# SHORT TASK:
Below are records; please set down exactly the lines from the first through the one containing "const barLow = haspPinZ - crossBarBottom;".

---+---

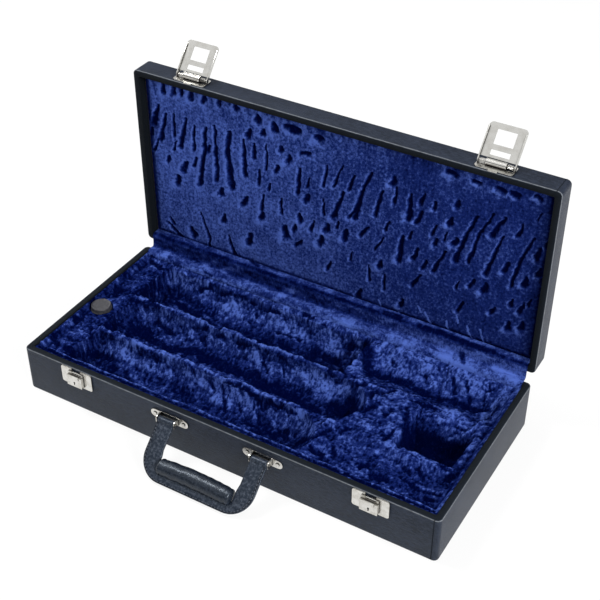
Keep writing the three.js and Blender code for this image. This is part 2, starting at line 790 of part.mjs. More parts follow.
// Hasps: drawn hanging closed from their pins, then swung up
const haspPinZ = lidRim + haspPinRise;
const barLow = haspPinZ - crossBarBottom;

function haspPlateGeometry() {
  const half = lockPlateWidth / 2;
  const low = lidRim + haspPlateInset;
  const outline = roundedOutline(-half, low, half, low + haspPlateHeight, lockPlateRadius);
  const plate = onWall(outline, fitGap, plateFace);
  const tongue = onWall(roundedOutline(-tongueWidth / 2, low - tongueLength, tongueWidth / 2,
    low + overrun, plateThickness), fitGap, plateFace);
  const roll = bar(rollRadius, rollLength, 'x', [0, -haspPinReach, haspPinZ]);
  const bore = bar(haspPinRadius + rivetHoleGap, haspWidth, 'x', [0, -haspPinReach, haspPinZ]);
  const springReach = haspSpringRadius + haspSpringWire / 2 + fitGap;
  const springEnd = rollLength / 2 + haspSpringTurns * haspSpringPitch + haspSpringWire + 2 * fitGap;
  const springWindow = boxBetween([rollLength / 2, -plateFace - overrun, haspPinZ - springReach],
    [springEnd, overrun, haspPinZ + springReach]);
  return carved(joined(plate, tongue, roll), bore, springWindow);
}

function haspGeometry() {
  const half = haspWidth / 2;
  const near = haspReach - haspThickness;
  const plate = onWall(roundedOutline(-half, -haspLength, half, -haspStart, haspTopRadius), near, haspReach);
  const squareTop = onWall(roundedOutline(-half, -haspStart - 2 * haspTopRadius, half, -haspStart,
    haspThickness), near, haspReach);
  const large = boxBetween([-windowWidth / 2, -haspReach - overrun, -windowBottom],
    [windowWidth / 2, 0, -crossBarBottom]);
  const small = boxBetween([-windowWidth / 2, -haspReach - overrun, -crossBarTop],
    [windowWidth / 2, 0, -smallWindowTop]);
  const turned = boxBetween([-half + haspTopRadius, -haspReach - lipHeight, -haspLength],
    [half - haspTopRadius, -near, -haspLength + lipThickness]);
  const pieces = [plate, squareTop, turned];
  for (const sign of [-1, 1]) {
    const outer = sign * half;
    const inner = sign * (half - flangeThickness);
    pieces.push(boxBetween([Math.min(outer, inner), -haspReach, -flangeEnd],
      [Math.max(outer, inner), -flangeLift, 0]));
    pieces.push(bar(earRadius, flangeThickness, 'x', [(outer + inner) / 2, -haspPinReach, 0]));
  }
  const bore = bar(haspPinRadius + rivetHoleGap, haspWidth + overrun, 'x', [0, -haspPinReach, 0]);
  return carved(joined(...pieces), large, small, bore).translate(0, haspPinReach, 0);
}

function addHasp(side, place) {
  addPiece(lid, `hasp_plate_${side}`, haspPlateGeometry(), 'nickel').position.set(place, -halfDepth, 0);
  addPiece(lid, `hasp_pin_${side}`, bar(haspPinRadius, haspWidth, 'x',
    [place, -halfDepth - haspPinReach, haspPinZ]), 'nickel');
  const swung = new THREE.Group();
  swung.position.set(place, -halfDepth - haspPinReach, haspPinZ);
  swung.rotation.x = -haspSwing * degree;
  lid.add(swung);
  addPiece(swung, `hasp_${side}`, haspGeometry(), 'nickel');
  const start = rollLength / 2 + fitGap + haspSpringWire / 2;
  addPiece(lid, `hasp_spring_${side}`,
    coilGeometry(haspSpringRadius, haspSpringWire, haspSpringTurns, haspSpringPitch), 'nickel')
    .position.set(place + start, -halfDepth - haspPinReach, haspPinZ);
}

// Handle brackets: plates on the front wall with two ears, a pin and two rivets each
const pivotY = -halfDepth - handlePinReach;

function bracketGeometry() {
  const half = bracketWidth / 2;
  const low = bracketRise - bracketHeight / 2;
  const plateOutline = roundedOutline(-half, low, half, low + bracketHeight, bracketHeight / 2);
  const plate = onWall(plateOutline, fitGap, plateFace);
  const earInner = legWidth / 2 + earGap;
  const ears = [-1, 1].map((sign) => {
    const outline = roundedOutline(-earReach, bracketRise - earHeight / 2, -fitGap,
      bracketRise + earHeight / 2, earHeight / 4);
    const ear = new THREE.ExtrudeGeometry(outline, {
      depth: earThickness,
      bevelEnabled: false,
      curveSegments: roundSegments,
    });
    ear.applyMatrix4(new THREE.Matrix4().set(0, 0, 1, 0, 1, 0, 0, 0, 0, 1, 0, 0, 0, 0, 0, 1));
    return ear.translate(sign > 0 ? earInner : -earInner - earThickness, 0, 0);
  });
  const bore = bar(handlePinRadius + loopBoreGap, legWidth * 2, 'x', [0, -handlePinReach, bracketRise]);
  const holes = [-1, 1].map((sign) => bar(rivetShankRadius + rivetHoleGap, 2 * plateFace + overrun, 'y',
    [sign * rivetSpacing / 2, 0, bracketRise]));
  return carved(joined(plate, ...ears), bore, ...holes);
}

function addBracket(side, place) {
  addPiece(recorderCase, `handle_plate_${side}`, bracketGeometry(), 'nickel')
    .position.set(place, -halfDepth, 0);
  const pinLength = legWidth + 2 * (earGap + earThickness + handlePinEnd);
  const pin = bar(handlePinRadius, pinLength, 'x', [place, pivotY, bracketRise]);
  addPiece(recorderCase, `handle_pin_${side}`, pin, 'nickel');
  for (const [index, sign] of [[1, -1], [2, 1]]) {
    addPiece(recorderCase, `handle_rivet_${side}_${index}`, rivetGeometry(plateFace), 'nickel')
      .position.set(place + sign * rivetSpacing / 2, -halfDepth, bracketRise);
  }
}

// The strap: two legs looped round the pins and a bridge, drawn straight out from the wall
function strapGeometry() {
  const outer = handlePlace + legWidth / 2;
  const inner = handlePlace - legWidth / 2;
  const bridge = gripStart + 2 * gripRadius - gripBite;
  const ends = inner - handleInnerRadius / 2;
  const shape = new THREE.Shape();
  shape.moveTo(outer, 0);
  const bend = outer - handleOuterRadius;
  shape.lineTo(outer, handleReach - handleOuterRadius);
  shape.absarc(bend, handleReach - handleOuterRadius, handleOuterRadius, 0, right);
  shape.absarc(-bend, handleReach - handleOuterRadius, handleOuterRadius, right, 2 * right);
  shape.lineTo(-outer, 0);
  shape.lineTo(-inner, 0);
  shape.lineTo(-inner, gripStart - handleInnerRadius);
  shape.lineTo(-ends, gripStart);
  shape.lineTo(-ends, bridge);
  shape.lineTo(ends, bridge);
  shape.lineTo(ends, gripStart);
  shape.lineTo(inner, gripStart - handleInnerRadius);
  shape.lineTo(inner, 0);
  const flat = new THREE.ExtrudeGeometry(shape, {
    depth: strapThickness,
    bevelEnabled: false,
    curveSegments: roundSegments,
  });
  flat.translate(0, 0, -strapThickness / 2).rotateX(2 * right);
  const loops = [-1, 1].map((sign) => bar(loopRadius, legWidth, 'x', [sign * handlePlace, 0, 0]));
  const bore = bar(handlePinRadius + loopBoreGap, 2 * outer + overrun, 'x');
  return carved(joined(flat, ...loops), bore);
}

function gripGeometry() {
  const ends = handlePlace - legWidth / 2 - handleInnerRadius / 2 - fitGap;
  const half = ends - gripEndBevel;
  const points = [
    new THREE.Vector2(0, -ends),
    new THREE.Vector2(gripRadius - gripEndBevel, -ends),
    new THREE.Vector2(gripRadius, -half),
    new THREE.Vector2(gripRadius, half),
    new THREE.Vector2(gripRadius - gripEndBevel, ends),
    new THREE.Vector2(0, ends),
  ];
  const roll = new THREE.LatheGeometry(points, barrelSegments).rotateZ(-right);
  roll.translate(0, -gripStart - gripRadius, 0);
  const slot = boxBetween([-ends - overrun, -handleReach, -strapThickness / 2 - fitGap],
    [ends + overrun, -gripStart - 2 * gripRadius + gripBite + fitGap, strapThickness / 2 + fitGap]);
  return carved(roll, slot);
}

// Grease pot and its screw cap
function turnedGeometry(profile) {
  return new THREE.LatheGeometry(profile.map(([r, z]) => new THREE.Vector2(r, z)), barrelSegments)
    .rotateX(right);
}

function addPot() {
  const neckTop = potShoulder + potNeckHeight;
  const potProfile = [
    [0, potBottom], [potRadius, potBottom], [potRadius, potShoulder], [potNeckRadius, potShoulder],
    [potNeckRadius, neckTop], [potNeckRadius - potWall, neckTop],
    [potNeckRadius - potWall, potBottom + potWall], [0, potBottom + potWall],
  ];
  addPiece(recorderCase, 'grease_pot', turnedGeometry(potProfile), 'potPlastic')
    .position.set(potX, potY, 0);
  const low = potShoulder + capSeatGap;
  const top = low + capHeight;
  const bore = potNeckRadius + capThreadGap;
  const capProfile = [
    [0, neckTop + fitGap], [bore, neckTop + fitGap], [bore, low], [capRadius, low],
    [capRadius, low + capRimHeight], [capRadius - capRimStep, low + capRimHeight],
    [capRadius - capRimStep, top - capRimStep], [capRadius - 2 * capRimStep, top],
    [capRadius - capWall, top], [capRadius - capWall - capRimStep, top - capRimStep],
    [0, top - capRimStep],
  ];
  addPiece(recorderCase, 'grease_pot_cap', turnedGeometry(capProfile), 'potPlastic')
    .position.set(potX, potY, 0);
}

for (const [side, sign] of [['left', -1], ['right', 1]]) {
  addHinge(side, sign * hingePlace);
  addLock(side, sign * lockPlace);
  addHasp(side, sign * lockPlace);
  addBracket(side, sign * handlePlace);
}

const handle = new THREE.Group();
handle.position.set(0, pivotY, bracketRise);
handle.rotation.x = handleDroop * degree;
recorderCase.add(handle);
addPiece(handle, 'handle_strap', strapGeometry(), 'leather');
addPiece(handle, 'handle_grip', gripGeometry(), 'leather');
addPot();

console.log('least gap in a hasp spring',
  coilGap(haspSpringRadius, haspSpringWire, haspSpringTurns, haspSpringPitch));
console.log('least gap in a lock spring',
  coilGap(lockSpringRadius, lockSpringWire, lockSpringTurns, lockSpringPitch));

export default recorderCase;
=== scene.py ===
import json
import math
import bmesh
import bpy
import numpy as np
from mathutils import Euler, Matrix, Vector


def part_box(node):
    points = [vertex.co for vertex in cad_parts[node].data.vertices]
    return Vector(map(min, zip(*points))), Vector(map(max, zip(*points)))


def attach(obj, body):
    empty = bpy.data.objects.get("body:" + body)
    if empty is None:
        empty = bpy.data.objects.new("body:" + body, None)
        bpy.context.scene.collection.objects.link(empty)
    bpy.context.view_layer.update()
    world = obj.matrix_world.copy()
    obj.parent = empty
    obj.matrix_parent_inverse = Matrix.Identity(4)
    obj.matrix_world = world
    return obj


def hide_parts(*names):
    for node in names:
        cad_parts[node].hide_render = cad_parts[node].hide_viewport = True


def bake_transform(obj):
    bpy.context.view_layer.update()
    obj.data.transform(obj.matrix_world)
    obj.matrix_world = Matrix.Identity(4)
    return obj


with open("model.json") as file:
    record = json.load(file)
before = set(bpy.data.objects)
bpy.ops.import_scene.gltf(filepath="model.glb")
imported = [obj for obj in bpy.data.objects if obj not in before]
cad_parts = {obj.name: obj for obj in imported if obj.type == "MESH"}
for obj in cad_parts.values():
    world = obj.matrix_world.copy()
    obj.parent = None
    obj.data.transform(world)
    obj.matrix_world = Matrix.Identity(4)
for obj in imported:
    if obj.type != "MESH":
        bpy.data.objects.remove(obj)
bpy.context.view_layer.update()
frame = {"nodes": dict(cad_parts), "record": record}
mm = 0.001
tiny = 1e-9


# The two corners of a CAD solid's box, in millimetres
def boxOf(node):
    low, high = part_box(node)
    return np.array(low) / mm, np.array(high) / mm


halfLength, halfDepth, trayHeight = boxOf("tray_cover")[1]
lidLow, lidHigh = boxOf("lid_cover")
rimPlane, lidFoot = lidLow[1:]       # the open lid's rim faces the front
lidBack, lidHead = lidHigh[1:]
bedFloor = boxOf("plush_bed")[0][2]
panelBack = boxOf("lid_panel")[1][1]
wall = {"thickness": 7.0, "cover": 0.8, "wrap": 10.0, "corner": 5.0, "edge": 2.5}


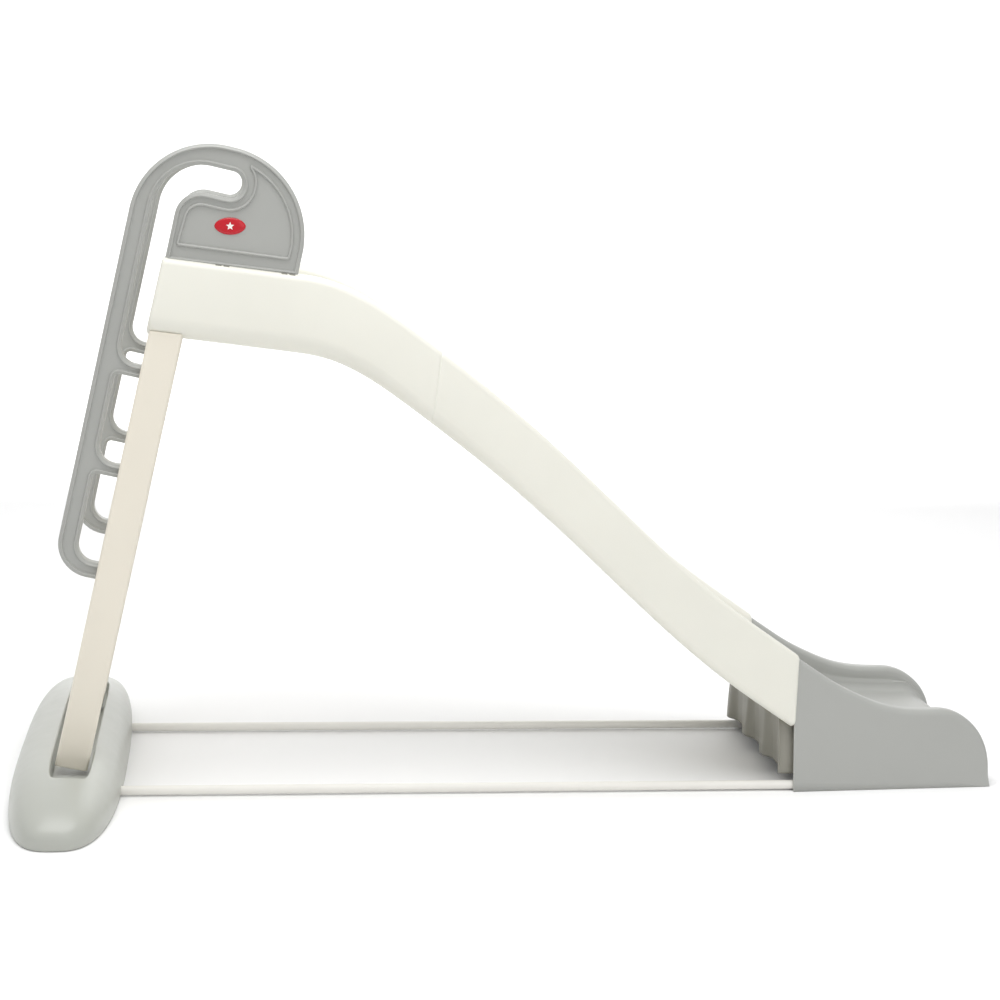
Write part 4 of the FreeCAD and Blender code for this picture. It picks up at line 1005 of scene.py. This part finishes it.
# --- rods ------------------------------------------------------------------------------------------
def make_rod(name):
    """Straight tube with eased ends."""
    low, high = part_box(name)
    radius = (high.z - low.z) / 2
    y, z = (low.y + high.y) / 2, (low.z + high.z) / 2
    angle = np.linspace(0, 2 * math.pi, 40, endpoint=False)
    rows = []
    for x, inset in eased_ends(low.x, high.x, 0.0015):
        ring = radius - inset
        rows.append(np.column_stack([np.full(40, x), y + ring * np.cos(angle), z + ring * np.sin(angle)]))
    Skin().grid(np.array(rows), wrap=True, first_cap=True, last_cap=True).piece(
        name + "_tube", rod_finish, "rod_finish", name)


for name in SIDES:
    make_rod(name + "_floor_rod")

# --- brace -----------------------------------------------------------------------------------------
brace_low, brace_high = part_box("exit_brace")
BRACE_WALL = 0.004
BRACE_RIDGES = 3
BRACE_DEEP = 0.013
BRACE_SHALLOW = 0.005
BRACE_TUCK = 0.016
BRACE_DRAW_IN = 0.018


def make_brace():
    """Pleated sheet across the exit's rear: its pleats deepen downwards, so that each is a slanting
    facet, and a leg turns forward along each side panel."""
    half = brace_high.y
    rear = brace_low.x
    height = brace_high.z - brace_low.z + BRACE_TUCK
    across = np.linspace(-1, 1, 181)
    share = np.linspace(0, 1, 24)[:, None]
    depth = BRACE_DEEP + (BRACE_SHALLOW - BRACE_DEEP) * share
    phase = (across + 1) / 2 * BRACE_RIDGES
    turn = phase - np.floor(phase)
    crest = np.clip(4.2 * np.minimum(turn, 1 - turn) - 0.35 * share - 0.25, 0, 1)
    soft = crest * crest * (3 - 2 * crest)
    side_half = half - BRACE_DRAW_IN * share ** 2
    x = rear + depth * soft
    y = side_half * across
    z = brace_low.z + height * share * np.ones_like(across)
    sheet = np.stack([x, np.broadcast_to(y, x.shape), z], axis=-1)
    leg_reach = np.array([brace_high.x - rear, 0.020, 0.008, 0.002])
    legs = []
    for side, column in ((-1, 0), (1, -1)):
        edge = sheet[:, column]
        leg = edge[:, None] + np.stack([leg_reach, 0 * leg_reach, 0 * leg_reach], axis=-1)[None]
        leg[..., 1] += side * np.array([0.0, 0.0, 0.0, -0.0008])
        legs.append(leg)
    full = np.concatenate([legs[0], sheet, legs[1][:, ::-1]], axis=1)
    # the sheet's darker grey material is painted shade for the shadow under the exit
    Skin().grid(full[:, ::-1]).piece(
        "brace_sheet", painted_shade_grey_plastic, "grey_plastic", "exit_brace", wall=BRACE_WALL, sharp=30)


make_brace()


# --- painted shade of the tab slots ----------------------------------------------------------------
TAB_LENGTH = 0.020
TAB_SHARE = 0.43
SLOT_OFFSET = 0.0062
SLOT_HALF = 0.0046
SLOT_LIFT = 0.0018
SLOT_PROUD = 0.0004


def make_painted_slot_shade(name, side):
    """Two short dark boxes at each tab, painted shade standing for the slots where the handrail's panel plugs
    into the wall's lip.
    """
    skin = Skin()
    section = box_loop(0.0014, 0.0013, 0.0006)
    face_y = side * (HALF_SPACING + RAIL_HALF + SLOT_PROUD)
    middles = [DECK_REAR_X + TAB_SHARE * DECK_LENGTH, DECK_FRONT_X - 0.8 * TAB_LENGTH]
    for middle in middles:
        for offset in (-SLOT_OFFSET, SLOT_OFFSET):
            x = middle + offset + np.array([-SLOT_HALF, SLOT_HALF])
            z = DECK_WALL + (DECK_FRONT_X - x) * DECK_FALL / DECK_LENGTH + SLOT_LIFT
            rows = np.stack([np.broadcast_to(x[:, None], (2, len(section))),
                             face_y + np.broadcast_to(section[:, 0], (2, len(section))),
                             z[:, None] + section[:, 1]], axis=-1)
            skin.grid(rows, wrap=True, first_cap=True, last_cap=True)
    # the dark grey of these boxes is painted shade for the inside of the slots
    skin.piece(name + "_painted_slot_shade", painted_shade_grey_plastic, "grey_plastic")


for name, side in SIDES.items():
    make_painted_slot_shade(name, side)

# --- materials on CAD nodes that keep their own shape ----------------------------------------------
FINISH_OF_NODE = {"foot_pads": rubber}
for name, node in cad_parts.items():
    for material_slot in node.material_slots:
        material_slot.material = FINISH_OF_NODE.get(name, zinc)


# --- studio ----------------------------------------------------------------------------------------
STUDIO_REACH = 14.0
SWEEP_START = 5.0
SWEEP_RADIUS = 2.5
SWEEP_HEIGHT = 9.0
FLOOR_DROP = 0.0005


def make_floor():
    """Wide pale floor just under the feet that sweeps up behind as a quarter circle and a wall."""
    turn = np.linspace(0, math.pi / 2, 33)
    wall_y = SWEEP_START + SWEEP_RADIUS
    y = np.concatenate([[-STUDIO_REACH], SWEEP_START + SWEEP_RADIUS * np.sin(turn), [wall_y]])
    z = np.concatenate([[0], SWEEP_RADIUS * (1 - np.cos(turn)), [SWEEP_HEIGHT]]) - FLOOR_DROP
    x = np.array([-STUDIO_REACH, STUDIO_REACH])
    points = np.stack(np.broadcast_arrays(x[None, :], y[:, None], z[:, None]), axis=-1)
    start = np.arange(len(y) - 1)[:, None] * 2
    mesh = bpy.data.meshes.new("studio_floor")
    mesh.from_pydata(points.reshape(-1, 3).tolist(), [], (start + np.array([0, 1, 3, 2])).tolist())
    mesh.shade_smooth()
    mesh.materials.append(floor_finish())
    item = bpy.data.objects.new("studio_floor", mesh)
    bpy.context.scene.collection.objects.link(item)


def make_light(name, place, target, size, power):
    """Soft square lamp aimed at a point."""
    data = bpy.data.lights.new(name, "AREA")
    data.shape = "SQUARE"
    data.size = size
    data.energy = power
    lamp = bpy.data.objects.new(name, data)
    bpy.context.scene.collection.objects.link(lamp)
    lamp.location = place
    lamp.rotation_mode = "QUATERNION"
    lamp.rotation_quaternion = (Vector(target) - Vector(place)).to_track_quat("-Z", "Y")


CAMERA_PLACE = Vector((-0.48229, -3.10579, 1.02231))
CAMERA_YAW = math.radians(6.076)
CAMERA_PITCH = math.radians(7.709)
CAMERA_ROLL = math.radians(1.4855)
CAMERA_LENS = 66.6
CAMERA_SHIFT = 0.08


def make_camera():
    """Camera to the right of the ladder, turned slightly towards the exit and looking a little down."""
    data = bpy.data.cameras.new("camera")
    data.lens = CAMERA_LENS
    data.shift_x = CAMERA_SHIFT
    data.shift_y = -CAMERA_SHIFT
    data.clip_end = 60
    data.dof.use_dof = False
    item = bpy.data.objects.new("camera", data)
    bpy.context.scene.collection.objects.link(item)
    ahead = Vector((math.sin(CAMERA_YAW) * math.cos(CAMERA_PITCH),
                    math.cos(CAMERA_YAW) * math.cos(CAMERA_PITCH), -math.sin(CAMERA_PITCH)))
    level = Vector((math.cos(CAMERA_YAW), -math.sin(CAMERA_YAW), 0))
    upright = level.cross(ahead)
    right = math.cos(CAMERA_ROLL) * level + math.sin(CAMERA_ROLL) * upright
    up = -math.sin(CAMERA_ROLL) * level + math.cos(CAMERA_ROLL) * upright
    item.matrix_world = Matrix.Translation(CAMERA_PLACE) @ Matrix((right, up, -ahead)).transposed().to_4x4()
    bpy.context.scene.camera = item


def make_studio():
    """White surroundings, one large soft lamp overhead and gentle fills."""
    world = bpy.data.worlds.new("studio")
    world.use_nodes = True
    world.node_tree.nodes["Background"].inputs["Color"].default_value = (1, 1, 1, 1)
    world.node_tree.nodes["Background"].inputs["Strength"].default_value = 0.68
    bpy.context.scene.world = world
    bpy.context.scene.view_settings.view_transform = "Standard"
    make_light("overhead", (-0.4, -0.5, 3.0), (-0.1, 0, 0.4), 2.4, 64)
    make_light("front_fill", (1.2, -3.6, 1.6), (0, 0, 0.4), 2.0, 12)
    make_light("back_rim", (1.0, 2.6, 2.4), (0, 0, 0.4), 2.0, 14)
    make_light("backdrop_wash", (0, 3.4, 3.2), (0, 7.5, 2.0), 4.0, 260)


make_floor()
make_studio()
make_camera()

---+---

# EXPECTED OUTPUT:
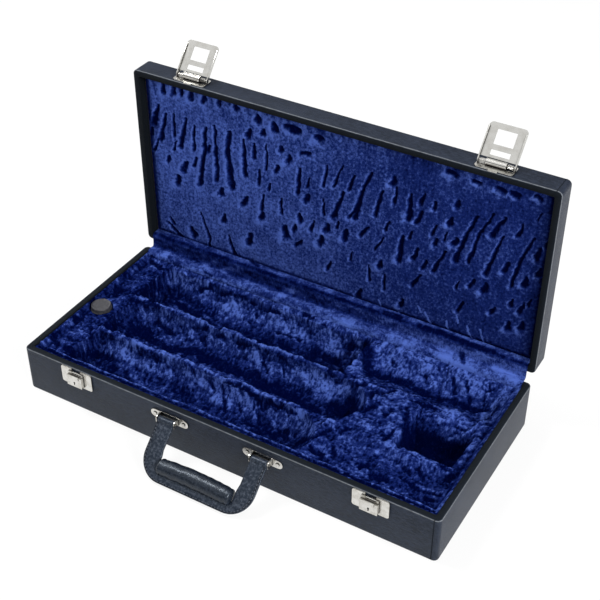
Keep writing the three.js and Blender code for this image. This is part 2, starting at line 790 of part.mjs. More parts follow.
// Hasps: drawn hanging closed from their pins, then swung up
const haspPinZ = lidRim + haspPinRise;
const barLow = haspPinZ - crossBarBottom;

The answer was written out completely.